Embodiment: a cross-disciplinary provocation

Thirty years ago this provocation would not have been written. Embodiment has grown rapidly throughout the course of the past three decades into a relevant and challenging concept intersecting a range of disciplines and research programmes responding to its development. This provocation explores select theories of embodiment from the embodied cognition research programme as well as some practical processes and conceptual applications of embodiment from the field of actor training and actor-based performance training. I am largely responding to the work presented at the Embodied Cognition, Acting and Performance Symposium for which this Special Edition of Connection Science is an outcome. The articulations of the term embodiment currently inform two separate disciplinary understandings of this concept.
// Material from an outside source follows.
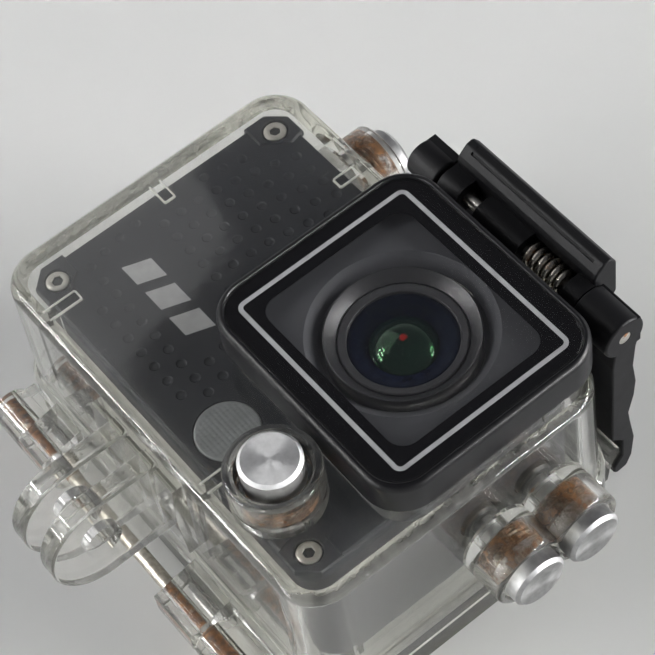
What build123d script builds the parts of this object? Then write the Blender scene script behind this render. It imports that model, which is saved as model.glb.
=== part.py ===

Here, I highlight a move towards cross-disciplinary approaches to the concept of embodiment and offer an integrative new articulation of the term, bridging received divided between these two distinct and ever developing fields. This provocation argues that embodiment offers a valuable and challenging dimension to our emerging interdisciplinary discourse and that embodied processes are central to the ongoing integration of these two disciplines. This focus on our ongoing interdisciplinary strategies subsequently invites the proposition that embodiment, as an issue of central importance to both disciplinary spheres, may indeed be the key to any future transdisciplinary developments in research and practice occurring between the distinct fields of embodied cognition and performance practice.